Even if you’re not a habitual knitter, steeking can be a great crafty skill to pick up, as it just requires a simple bit of sewing and a good pair of scissors. You don’t need to knit a garment from scratch to practise steeking; you can use steeking to remodel old jumpers.

Project 1: Steeked Patches

Turn some knitted scraps into durable patches. In this project we’ll be using two techniques, felting and steeking, to create durable natural patches that are still soft and pliable. Note: this won’t work on superwash wools which are woollen garments that don’t shrink in a normal washing machine cycle – the yarns used in these garments have been coated in plastic or acid-bathed to ensure they won’t felt.

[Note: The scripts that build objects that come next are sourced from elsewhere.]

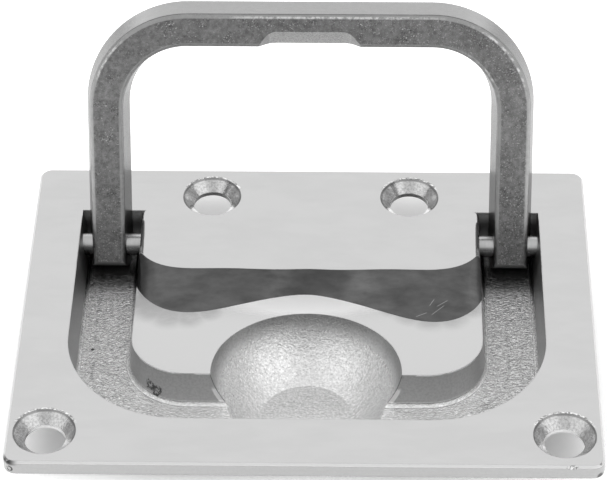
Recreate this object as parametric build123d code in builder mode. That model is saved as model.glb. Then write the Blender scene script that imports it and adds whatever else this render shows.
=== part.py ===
from build123d import *

import os
from math import acos, atan2, cos, hypot, pi, radians, tan

# A flush lifting handle: a cast base plate with a bail that folds down into a U-shaped groove.
# Millimetres. The origin is the centre of the flange's underside, the face that seats on the panel.
# +X runs along the plate, +Y to its rear, where the bail is hinged, and +Z out of the panel.
# The bail stands up, leaning back on the rear edges of its two slots.

# Flange
PLATE_WIDTH = 76.0
PLATE_DEPTH = 58.0
FLANGE_THICKNESS = 2.0
PLATE_CORNER = 1.6
PLATE_EDGE_BREAK = 0.3

# Screw holes, all for the same countersunk screw
SCREW_HOLE_DIAMETER = 5.2
COUNTERSINK_DIAMETER = 8.1
COUNTERSINK_ANGLE = 90.0
REAR_HOLE_SPACING = 27.4
REAR_HOLE_INSET = 5.8
FRONT_HOLE_SIDE_INSET = 4.9
FRONT_HOLE_INSET = 5.6

# Groove that the bail folds into, and the wall of the pan around it
GROOVE_SIDE_BORDER = 6.55
GROOVE_FRONT_BORDER = 8.2
GROOVE_REAR_BORDER = 8.9
GROOVE_CORNER = 15.2
GROOVE_DEPTH = 6.2
GROOVE_DRAFT = 7.0
GROOVE_FLOOR_ROUND = 0.8
PAN_WALL = 1.8

# Island inside the groove
ISLAND_SIDE_GROOVE = 8.3
ISLAND_FRONT_GROOVE = 9.4
ISLAND_CORNER = 7.6
ISLAND_DRAFT = 5.0

# Polished dip across the island: a cove under the edge of its rear plateau, and the flat front land
PLATEAU_BORDER = 20.9
PLATEAU_END_SWEEP = 4.5
PLATEAU_SIDE_ROUND = 0.6
DIP_OVERHANG = 0.3
COVE_RUN = 4.75
COVE_RUN_WAVE = 2.5
COVE_WAVE_LENGTH = 34.0
COVE_SKEW = 3.0
COVE_END_SWEEP = 4.0
DIP_END_SHARPNESS = 12
LAND_FRONT_DEPTH = 1.0
LAND_SLOPE = 5.5

# Finger bowl, a flat-bottomed ball shape at the middle of the island's front edge
BOWL_RADIUS = 12.7
BOWL_CENTRE_RISE = 1.2
BOWL_BEHIND_EDGE = 0.8
BOWL_DEPTH = 9.9

# Pivot pins
PIN_DIAMETER = 3.0
PIN_AHEAD_OF_SLOT_REAR = 3.75
PIN_BELOW_TOP = 2.9
PIN_BLIND_DEPTH = 1.0
PIN_SEAT_CLEARANCE = 0.01
PIN_RUNNING_CLEARANCE = 0.05
PIN_END_CLEARANCE = 0.1
PIN_CHAMFER = 0.2
PIN_CHANNEL_ROOM = 0.5

# Bail
BAIL_SIDE_GAP = 1.0
BAIL_FRONT_GAP = 3.15
BAIL_WIDTH = 5.8
BAIL_THICKNESS = 4.75
BAIL_DRAFT = 8.5
BAIL_CORNER = 14.0
BAIL_EDGE_ROUND = 0.8
BAIL_EYE_RADIUS = 3.0
BAIL_STOP_GAP = 0.05

# Finger notch, a bevel along the inner edge of the bail's cross bar
NOTCH_WIDTH = 14.2
NOTCH_TOP_WIDTH = 10.6
NOTCH_HEIGHT = 2.15
NOTCH_CORNER = 2.0

# Levels and places that follow from the sizes above
TOP = FLANGE_THICKNESS
GROOVE_FLOOR = TOP - GROOVE_DEPTH
PAN_BOTTOM = GROOVE_FLOOR - PAN_WALL
FRONT_HOLE_SPACING = PLATE_WIDTH - 2 * FRONT_HOLE_SIDE_INSET
GROOVE_WIDTH = PLATE_WIDTH - 2 * GROOVE_SIDE_BORDER
ISLAND_WIDTH = GROOVE_WIDTH - 2 * ISLAND_SIDE_GROOVE
GROOVE_FRONT = GROOVE_FRONT_BORDER - PLATE_DEPTH / 2
SLOT_REAR = PLATE_DEPTH / 2 - GROOVE_REAR_BORDER
ISLAND_FRONT = GROOVE_FRONT + ISLAND_FRONT_GROOVE
PLATEAU_FRONT = PLATE_DEPTH / 2 - PLATEAU_BORDER
LAND_FALL = tan(radians(LAND_SLOPE))
HOLLOW_TOP = TOP - LAND_FRONT_DEPTH - (PLATEAU_FRONT - ISLAND_FRONT) * LAND_FALL - PAN_WALL
BOWL_FLOOR = TOP - BOWL_DEPTH
BOWL_FRONT = GROOVE_FRONT + GROOVE_DEPTH * tan(radians(GROOVE_DRAFT)) + GROOVE_FLOOR_ROUND
BOWL_CENTRE = (0, ISLAND_FRONT + BOWL_BEHIND_EDGE, TOP + BOWL_CENTRE_RISE)
PIN_Y = SLOT_REAR - PIN_AHEAD_OF_SLOT_REAR
PIN_Z = TOP - PIN_BELOW_TOP
PIN_OUTER_END = GROOVE_WIDTH / 2 + PIN_BLIND_DEPTH
PIN_INNER_END = ISLAND_WIDTH / 2 - 2 * PAN_WALL
PIN_LENGTH = PIN_OUTER_END - PIN_INNER_END - 2 * PIN_END_CLEARANCE
OVERRUN = 3.0

# The bail leans until the back of each leg rests on the rear top edge of its slot.
STOP_REACH = BAIL_THICKNESS / 2 + BAIL_STOP_GAP
STOP_CORNER = hypot(PIN_AHEAD_OF_SLOT_REAR, PIN_BELOW_TOP)
LEAN = acos(STOP_REACH / STOP_CORNER) - atan2(PIN_BELOW_TOP, PIN_AHEAD_OF_SLOT_REAR)
BAIL_HALF_WIDTH = GROOVE_WIDTH / 2 - BAIL_SIDE_GAP
BAIL_REACH = PIN_Y - GROOVE_FRONT - BAIL_FRONT_GAP
BAIL_TAPER = BAIL_THICKNESS * tan(radians(BAIL_DRAFT))
SIDES = (-1, 1)


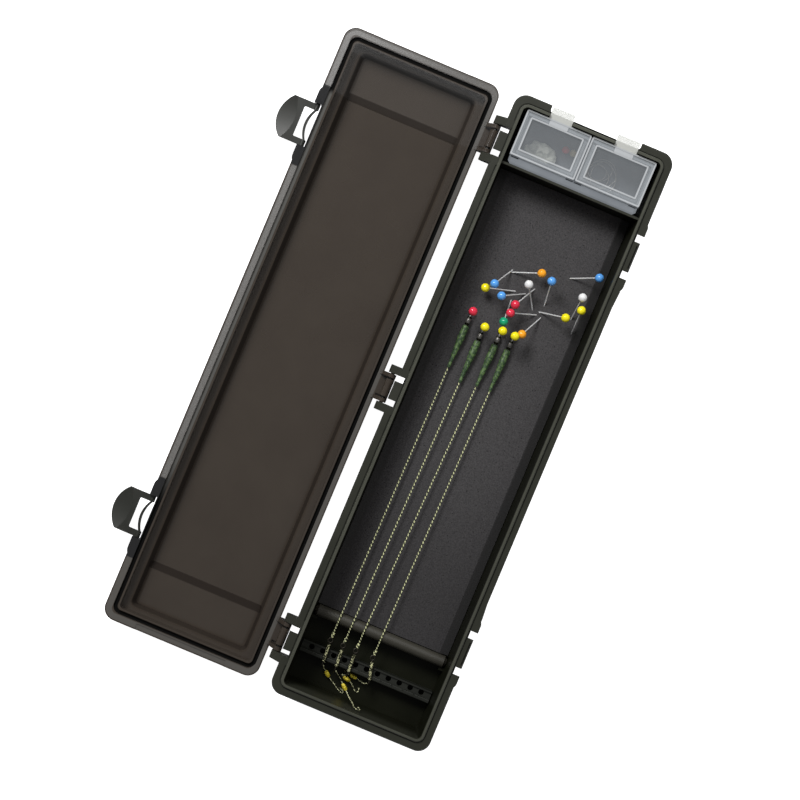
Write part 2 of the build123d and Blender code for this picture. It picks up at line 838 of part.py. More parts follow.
def sleeve(index):
    """A soft tapered sleeve over the swivel's end of the hooklink."""
    start, corner, _ = rig_line(index)
    begin = along(index, ring_radius + swivel_length)
    plane = Plane(begin, z_dir=corner - start)
    big = sleeve_diameter / 2
    bore = hooklink_diameter / 2 + cord_gap
    outside = turned([
        (0, big - sleeve_mouth),
        (sleeve_length / 4, big),
        (sleeve_length / 2, big - sleeve_mouth),
        (sleeve_length, sleeve_tail / 2),
    ])
    return plane * (outside - extrude(wire_section(bore), sleeve_length))


def hooklink(index):
    """A tight braided line from the swivel, over the bar, to a knot at the hook's eye."""
    start, corner, eye = rig_line(index)
    begin = along(index, ring_radius + swivel_length)
    way = (corner - eye).normalized()
    end = eye + way * (hook_ring_radius() + hook_wire / 2 + hook_eye_gap)
    radius = bar_diameter / 2 + cord_gap + hooklink_diameter / 2
    path = FilletPolyline(begin, corner, end, radius=[radius])
    knot = extrude(Plane(end, z_dir=way) * wire_section(hooklink_diameter), 2 * hooklink_diameter)
    return wire_along(path, hooklink_diameter, f"hooklink {index + 1}") + knot


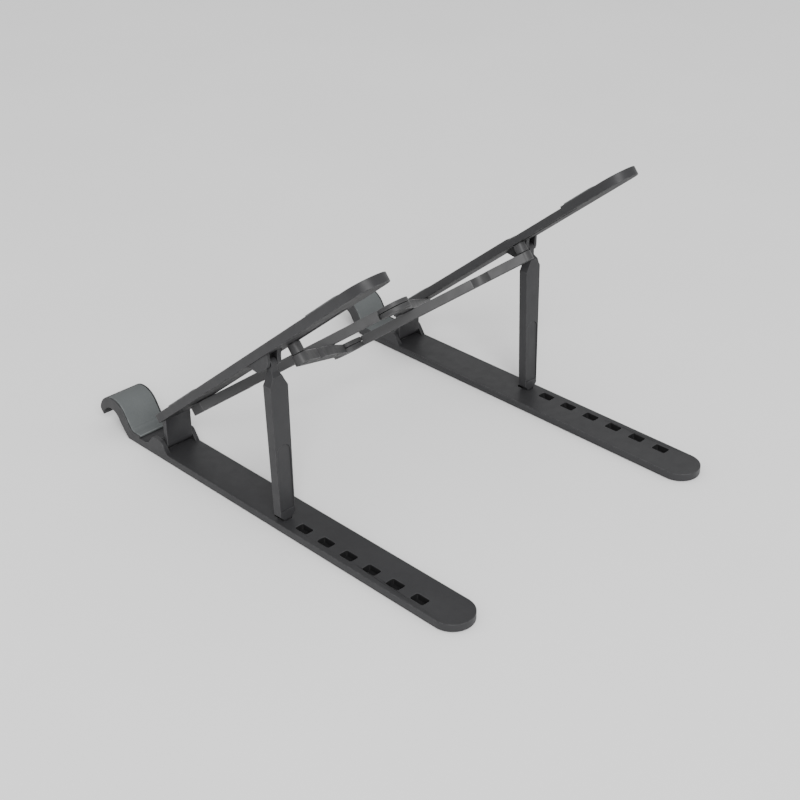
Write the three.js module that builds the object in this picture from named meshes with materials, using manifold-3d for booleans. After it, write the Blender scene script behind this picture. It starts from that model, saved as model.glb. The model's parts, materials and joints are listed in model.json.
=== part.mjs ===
// Folding laptop stand: two base rails, two hinged arms, two struts that drop into a row of
// slots in the rails, and a four-link scissor that ties the two halves together.
// Millimetres, +X to the right-hand half, +Y to the rear, +Z up. The origin is the centre of the
// footprint on the table. The stand is shown open, with both struts in their front slots.
import * as THREE from 'three';
import { mergeVertices } from 'three/addons/utils/BufferGeometryUtils.js';
import Module from 'manifold-3d';

const wasm = await Module();
wasm.setup();

// ---- Driving dimensions -------------------------------------------------------------------
const GAP = 0.3; // running gap between neighbouring pieces
const EYE_GAP = 0.3; // radial gap between a rivet or pin and its eye
const RAD = Math.PI / 180;

// Base rails
const RAIL_X = 82.75; // rail's centre line, from the middle plane
const RAIL_W = 21.1;
const RAIL_TOP = 4.4;
const RAIL_UNDER = 0.4; // the feet stand this far proud of the rail
const RAIL_IN = RAIL_X - RAIL_W / 2;
const RAIL_OUT = RAIL_X + RAIL_W / 2;

// Slots that take the strut's foot
const SLOT_PITCH = 15;
const SLOT_COUNT = 7;
const SLOT_W = 5;
const SLOT_L = 7.8;
const SLOT_FLOOR = 1.2; // the slots are blind, down to this height
const SLOT_X = RAIL_X + 4.6; // slots and strut lie in the outer half
const SLOT_Y = 11.2; // centre of the first slot

// Front hook: a hump with a rolled-over lip, lined with silicone
const HOOK_Y = -115.4; // centre of the hump's curve
const HOOK_Z = 7.4;
const HOOK_R = 11.6; // outer radius, lining included
const LINER_T = 1.3;
const HOOK_WALL = 32; // degrees at which the hump's curve turns into its straight rear wall
const HOOK_LINED = 111; // degrees at which the lining stops
const HOOK_TIP = 168; // degrees at the lip's tip
const VALLEY_R = 5.5; // fillet between the rear wall and the rail, under the lining
const ARCH_Y = -116.8; // centre of the hollow under the hump
const ARCH_Z = 5.1;
const ARCH_R = 7.5;
const LINER_REAR = -93.6;
const RIM = 0.6; // rims that hold the lining at both sides
const RAIL_REAR = -(HOOK_Y + HOOK_R * Math.cos(HOOK_TIP * RAD)); // level with the lip, about the origin

// Hinge at the front of each arm
const HINGE_Y = -76.4;
const HINGE_Z = 7.9;
const BARREL_R = 3.2;
const CHEEK_T = 2.4;
const CHEEK_R = 2.9;
const CHEEK_SKIN = 0.8; // left over each end of the pin, which doesn't show from outside
const PIN_R = 1.2;
const LEG_FRONT = 0.8; // the leg's two faces, measured to the rear of the hinge axis
const LEG_REAR = 3.6;

// Arms, in a frame that is tilted about the hinge axis: y runs up the arm, z is square to it
const ARM_TILT = 39.7;
const ARM_TOP = 13.9;
const ARM_T = 4.5;
const ARM_UNDER = ARM_TOP - ARM_T;
const ARM_FRONT = 10;
const ARM_TIP = 203.2;
const PAD_PROUD = 0.5;
const PAD_SINK = 0.6;
const PAD_MARGIN = 1.1;
const FRONT_PAD = { inner: [22.4, 41.6], outer: [22.4, 52.4] }; // stations of its two long edges
const REAR_PAD = { inner: [163.5, 184.2], outer: [158.6, 184.2] };
const STEP = { from: 118.7, to: 162.3, depth: 0.8, edge: 80.6 }; // lowered strip along the inner edge

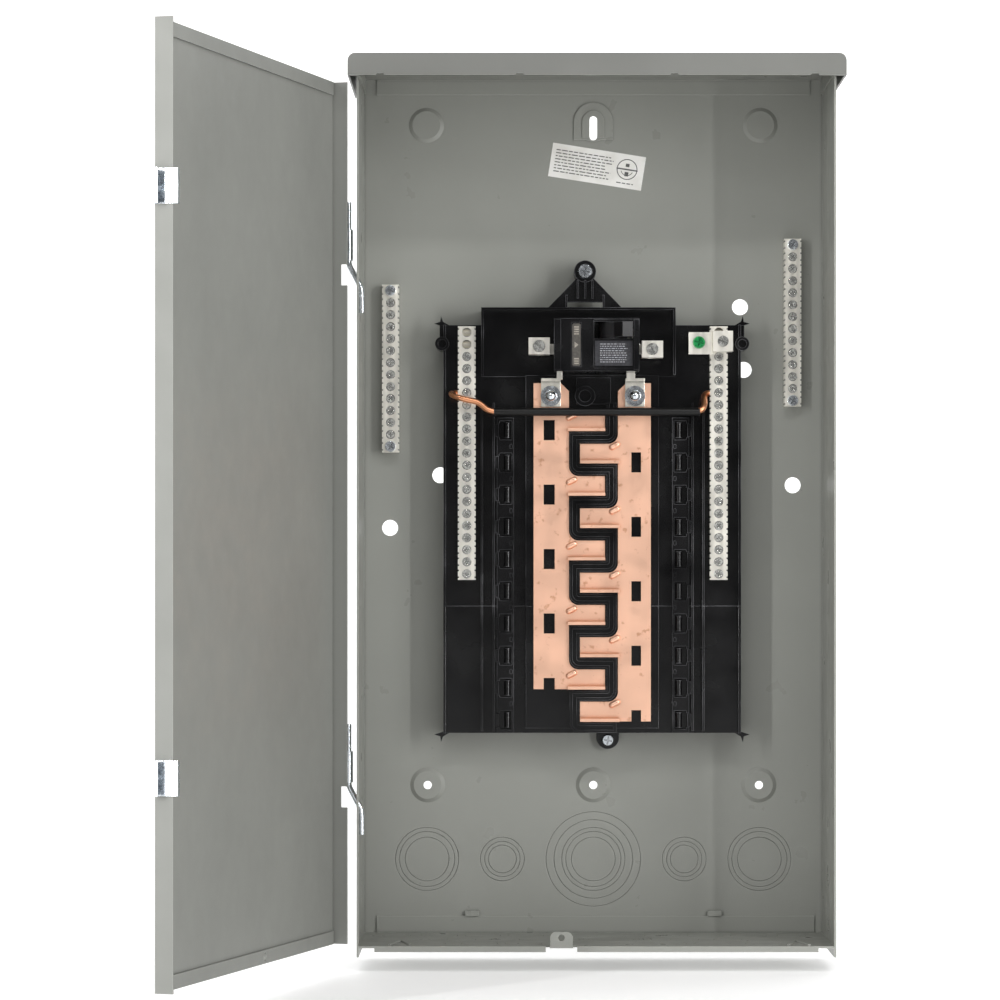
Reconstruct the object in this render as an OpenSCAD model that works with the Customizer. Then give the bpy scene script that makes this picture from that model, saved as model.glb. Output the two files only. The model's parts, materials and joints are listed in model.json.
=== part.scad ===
// Outdoor residential load center: a rain-tight wall box with a hinged door, open to its bus,
// main breaker, neutral bars and ground bars. Millimetres, +Z up, the front faces -Y.
// The origin is the centre of the back's outer face. "Out" is the distance in front of that face.

/* [Enclosure] */
// Width of the box
box_w = 368; // [360:1:380]
// Depth of the box, back face to front edge
box_d = 120.65; // [118:0.05:126]
// Height of the box, from the side walls' feet to the roof's underside
box_h = 689.5; // [686:0.5:700]
// Thickness of the sheet steel
sheet = 1.5; // [1.2:0.1:1.6]
// How far the rain hood reaches past the box's front
hood_reach = 24; // [20:1:36]
// How far the rain hood reaches past each side wall
hood_side = 6; // [5.5:0.5:10]
// Height of the rain hood's skirt
hood_skirt = 17; // [12:1:17]

/* [Door] */
// How far the door stands open at rest
door_open = 106; // [95:1:112]
// Depth of the door's side returns
door_return = 13; // [10:1:13]
// Diameter of the bent-rod hinge pins
hinge_rod_d = 4.5; // [4:0.1:4.5]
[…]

  • Step one: Use tailors’ chalk or a fabric marker to mark the perimeter of where you will be cutting the patch.
  • Step two: With your sewing machine on the loose stitch setting, zig-zag stitch around the inside edge of your line.
  • Step three: Cut around line. You now have a fabric patch.
  • Step four: To felt the patch, use the non-wool cycle on your washing machine – this may take a few wash cycles, depending on the wool type. Or felt it in a basin of hot soapy water and rub your fingernails over the woollen patch in the soapy water until it has a felted quality.
  • Step five: Your patch is now ready to use! You can hand-stitch it in place over a hole, or use an iron-on adhesive and reinforce the patch by oversewing. It’s a great idea to have a bunch of these patches in your darning stash, ready to use. Refer to Pip issue 15 for tips about stitches to use

Clockwise from left: Steeked patches bring your favourite jumper back to life; Combining two worn-out garments to make a new and improved one. Photo by Maude Farrugia

Project 2: Steeked Hot Water Bottle Cover

Turn a child’s jumper into a hot water bottle cover.

Kid’s handknits are cute, but they grow out of them so quickly! Turn a favourite jumper into a special memento, or upcycle an imperfect one into something new and wonderful.

  • Step one: Place hot water bottle inside jumper to check how much of the garment you will need to trim away.
  • Step two: Use tailors’ chalk or a fabric marker to mark lines to be cut. You will need to make two cuts to trim off arms and one to trim the base of the cover. These cutting lines should be at least 2.5 cm from the edge of the hot water bottle.
  • Step three: Run a line of zig-zag stitches approximately one cm inside your cutting line, using your sewing machine’s loose setting. Repeat with a line of straight stitches, also on a loose setting. Ensure you are stitching over both sides of the garment, (i.e. stitching them together).
  • Step four: Cut garment along the lines marked.
  • Step five: Turn inside out.
  • Step six: Sew a French seam on the inside, around one cm from the edge. To sew a French seam, sew a narrow seam with the wrong sides facing together. Trim along raw edge. Turn seam inside out. Sew a wider seam with right sides facing together. Your raw edge is now enclosed and your French seam is done!
  • Step seven: Turn right side out.

Project 3: Steeked Cardigan Renovation

Re-model holed, unwearable woollens into a cosy, draughtfree cardigan. In this project we merged a cardigan that had been sitting in our darning pile for years, with a favourite possum jumper that had been shrunk in the wash and had a few holes. Because the possum jumper and cardigan were fine, tight knits, we didn’t reinforce the cut edges with zig-zag stitches, as the edges were unlikely to unravel quickly. If you did the same project with handknits, we’d advise reinforcing the cut edges with zig-zag stitches or a line of crochet, to ensure they don’t unravel.

  • Step one: Find the centre of your jumper and mark this with a fabric marker or tailors’ chalk. Cut along this line.
  • Step two: Button the cardigan and mark a line along either side of the button band, about 3.75 cm from the centre on each side. Cut along these lines.
  • Step three: Fold one edge of the jumper, opening inward, about one cm, and the corresponding edge of the cardigan button band outward the same amount. Place them together so each covers the raw edge of the other. Pin in place.
  • Step four: With your sewing machine on the loose setting, stitch along the inside of the button band to secure the two pieces together. Topstitch on the front side to neaten.
  • Step five: Repeat with the other edge of the button band/jumper opening. Patch any holes with steeked patches and your renovation is complete!